The Op-Ed makes sure to point out that “The opinions expressed here are his own and do not reflect official Saudi policy,” which in the inverted jargon of the region means that this is indeed Saudi policy. The context is that the Saudis feel that the U.S. is allowing Iran to win in Iraq, Syria and Lebanon, and will soon accommodate Iran’s expansionism and projection of strength throughout the region. The Saudis have decided to do take on the role of propping up the ‘fighting’ Iraqi Sunnis “with weapons and financial support” along with Jordan, after the lesser financial powers like Qatar and the Emirates decided to acquiesce to a larger Iranian and Shi'a role. Of course, this little Saudi memo came in the wake of VP Cheney’s “huddle” with King Abdullah.
In the autumn of 2003, a Belgian-made semi-automatic rifle bearing the insignia of the Saudi National Guard was purchased in Fallouja for $350. Saudi weapons coming into Iraq is not a new phenomenon, and neither is the money flow. Official Saudi culpability is this long-standing supply chain is a debatable issue.
The Saudis have recently pledged to built a multi-billion dollar barrier all along the Saudi-Iraqi borders to prevent smuggling and terrorist infiltration. This project is support to take 5 years to complete. In light of Obaid's piece, it seems that the Saudis simply want to keep the fire they are kindling in Iraq contained beyond their borders.
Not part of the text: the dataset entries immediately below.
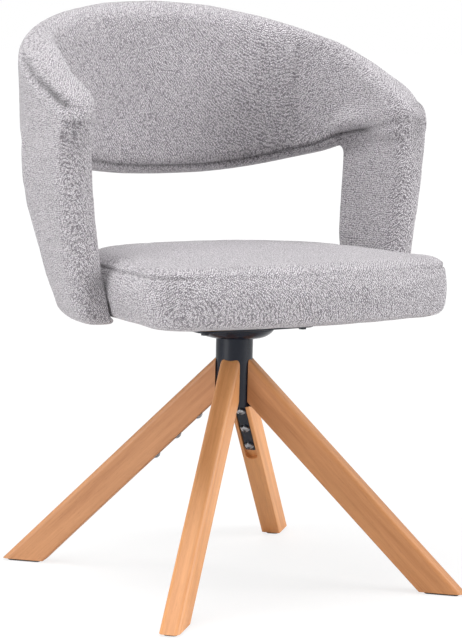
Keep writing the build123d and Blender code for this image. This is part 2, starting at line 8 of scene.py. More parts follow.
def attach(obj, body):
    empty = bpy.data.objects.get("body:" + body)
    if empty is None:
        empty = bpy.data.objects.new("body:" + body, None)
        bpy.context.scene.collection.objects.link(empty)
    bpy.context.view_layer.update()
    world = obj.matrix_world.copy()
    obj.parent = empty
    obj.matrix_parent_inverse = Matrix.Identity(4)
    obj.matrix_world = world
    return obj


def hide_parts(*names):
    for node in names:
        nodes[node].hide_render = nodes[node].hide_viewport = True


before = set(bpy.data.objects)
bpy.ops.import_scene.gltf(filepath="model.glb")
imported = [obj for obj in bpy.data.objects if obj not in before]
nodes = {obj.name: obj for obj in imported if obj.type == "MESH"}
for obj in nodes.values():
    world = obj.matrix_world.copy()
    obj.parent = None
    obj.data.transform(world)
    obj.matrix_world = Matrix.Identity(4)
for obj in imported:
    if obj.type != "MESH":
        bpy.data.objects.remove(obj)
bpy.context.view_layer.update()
scene = bpy.context.scene


# ---- small helpers ------------------------------------------------

# a grid of points (rows, columns, 3) becomes a closed skin: the columns run round and join up,
# and the first and last row are closed with a fan to their own middle
def skinFromGrid(name, grid):
    rows, cols = grid.shape[:2]
    idx = np.arange(rows * cols).reshape(rows, cols)
    nextCol = np.roll(idx, -1, 1)
    quads = np.stack([idx[:-1], nextCol[:-1], nextCol[1:], idx[1:]], -1).reshape(-1, 4)
    verts = np.concatenate([grid.reshape(-1, 3), grid[:1].mean(1), grid[-1:].mean(1)])
    first, last = rows * cols, rows * cols + 1
    low = np.stack([nextCol[0], idx[0], np.full(cols, first)], -1)
    high = np.stack([idx[-1], nextCol[-1], np.full(cols, last)], -1)
    return meshObject(name, verts, quads.tolist() + low.tolist() + high.tolist())


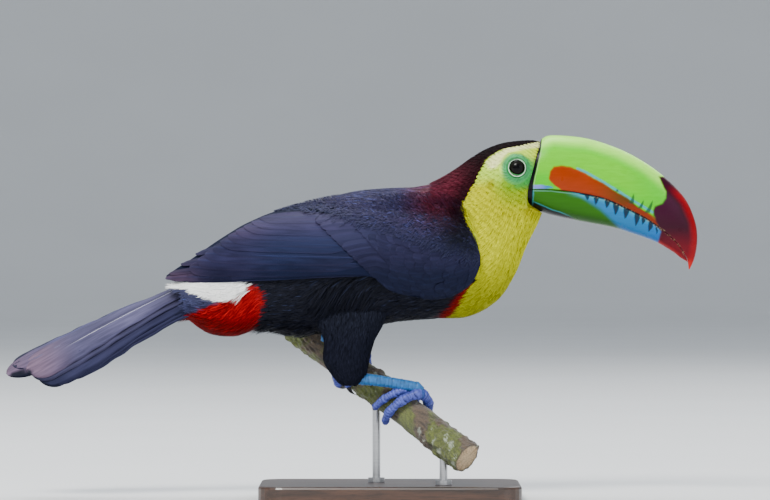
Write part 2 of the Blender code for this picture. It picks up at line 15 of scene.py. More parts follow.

But the precedent of extending Saudi patronage as the “defender of the Sunnis” outwards to Iraq (and to Lebanon and consequently to Syria) can be mirrored by Iran’s “defense of the Shi'a” in Saudi Arabia and the Gulf. Sunni Iraq is resource-poor, while the Shi'a portion of Saudi Arabia is where all the oil is. Iran has plenty of incentive and past experience (go back to the early 1980s) in trying to do win this lucrative prize. They also have a more sophisticated intelligence and logistical network. But for the most part, the Iranians have been dormant. Now, the Saudis have declared that the race for dominion of the region is on. Iran can cite Obaid’s Op-Ed as the opening salvo.
And this whole line cannot be good for America, because the Saudis are basically encouraging the Iraqi Sunnis to keep fighting by promising them aid and support for their pipe-dream of taking back Iraq and fighting Iran. But these same Sunnis are killing Americans too in the meantime, and prolonging their fight means more American casualties.
Forget all the above and focus on this rumor—and be mindful I am calling it a rumor and nothing else: Soviet-era Russian light-arms shipments (most notably anti-armor projectiles) are arriving at Saudi ports and not ending up in the Saudi arsenal. They were supposed to be sold to Syria but the Russians backed out of the deal. Why did that happen and where are these arms going after making it to Saudi shores?